Data block |
※ ※ ※

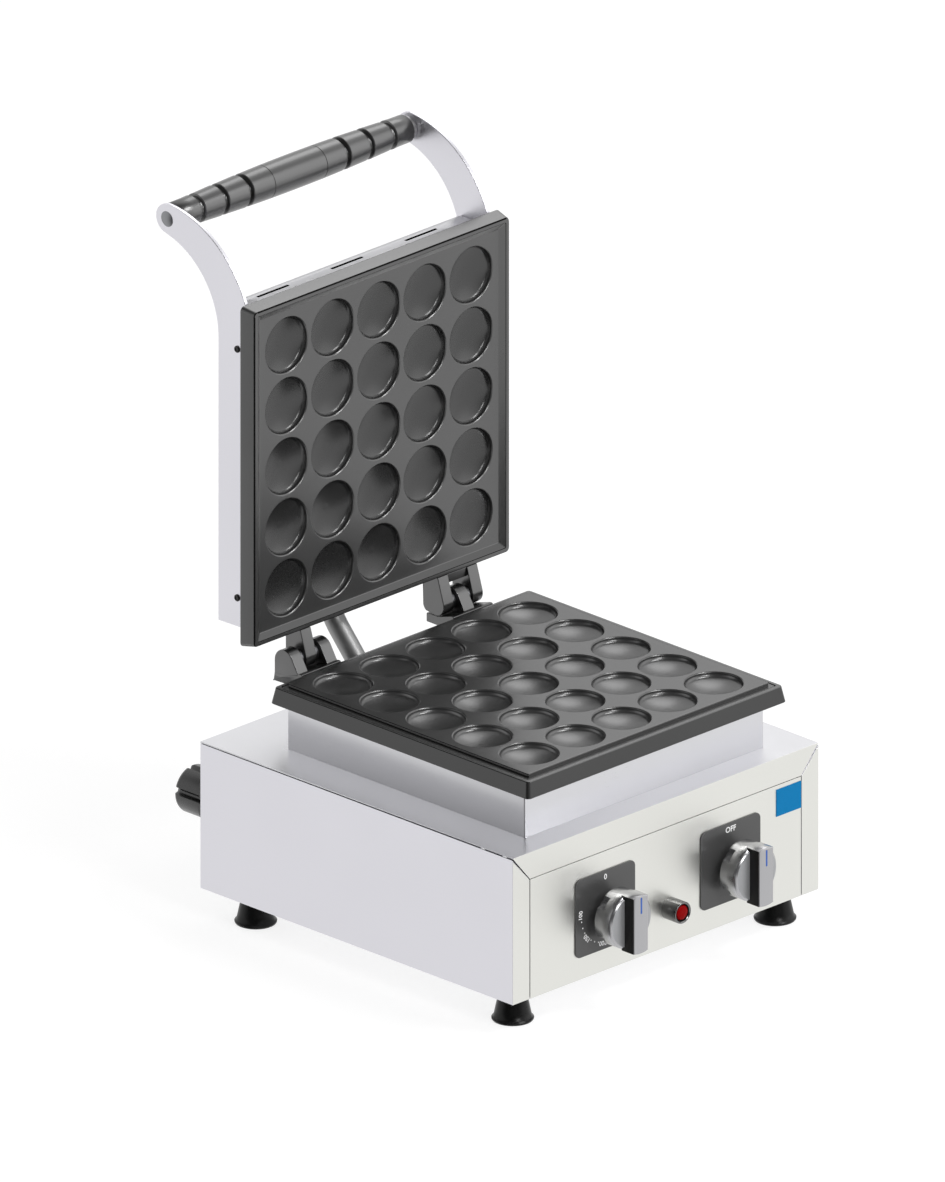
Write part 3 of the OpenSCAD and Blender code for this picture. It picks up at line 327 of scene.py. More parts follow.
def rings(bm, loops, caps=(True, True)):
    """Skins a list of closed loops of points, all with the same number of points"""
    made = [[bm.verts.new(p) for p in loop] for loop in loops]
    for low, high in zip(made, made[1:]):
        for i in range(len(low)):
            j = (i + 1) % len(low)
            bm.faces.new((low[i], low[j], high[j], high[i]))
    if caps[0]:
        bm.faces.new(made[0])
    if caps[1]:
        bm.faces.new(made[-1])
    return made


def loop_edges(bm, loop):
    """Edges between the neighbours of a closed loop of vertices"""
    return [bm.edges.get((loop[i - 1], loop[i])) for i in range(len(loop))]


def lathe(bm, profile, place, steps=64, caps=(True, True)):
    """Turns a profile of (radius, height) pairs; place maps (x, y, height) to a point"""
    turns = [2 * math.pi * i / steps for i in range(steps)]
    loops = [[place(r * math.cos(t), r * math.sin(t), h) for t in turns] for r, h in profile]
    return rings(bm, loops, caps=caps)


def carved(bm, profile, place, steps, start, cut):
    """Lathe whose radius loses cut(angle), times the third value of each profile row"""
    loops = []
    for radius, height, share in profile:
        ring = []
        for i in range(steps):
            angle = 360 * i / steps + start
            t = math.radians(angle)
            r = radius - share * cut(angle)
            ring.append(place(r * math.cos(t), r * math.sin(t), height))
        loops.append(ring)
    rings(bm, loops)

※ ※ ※

Challenge |
Copy the data above exactly. Every line must be included.

Reply to the exercise |
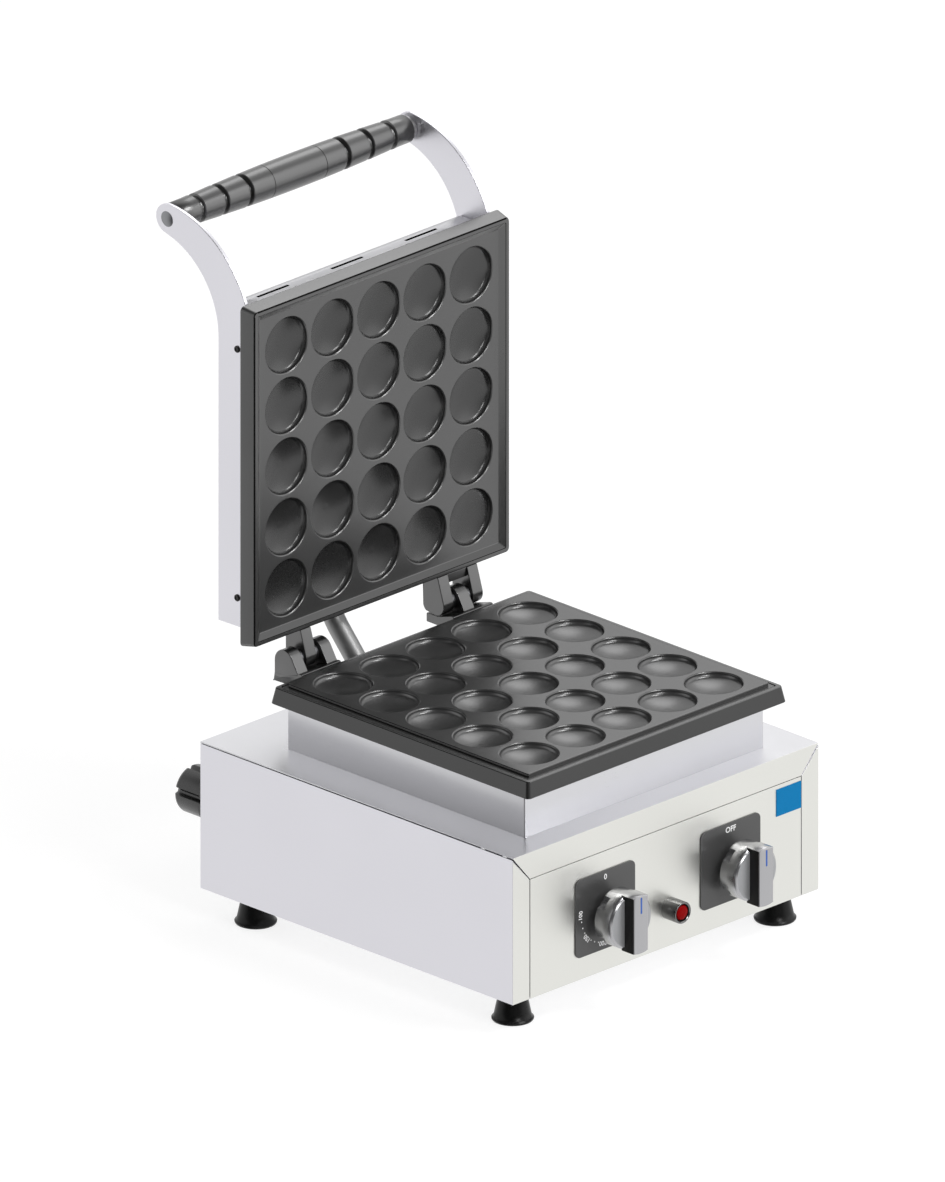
Write part 3 of the OpenSCAD and Blender code for this picture. It picks up at line 327 of scene.py. More parts follow.
def rings(bm, loops, caps=(True, True)):
    """Skins a list of closed loops of points, all with the same number of points"""
    made = [[bm.verts.new(p) for p in loop] for loop in loops]
    for low, high in zip(made, made[1:]):
        for i in range(len(low)):
            j = (i + 1) % len(low)
            bm.faces.new((low[i], low[j], high[j], high[i]))
    if caps[0]:
        bm.faces.new(made[0])
    if caps[1]:
        bm.faces.new(made[-1])
    return made


def loop_edges(bm, loop):
    """Edges between the neighbours of a closed loop of vertices"""
    return [bm.edges.get((loop[i - 1], loop[i])) for i in range(len(loop))]


def lathe(bm, profile, place, steps=64, caps=(True, True)):
    """Turns a profile of (radius, height) pairs; place maps (x, y, height) to a point"""
    turns = [2 * math.pi * i / steps for i in range(steps)]
    loops = [[place(r * math.cos(t), r * math.sin(t), h) for t in turns] for r, h in profile]
    return rings(bm, loops, caps=caps)


def carved(bm, profile, place, steps, start, cut):
    """Lathe whose radius loses cut(angle), times the third value of each profile row"""
    loops = []
    for radius, height, share in profile:
        ring = []
        for i in range(steps):
            angle = 360 * i / steps + start
            t = math.radians(angle)
            r = radius - share * cut(angle)
            ring.append(place(r * math.cos(t), r * math.sin(t), height))
        loops.append(ring)
    rings(bm, loops)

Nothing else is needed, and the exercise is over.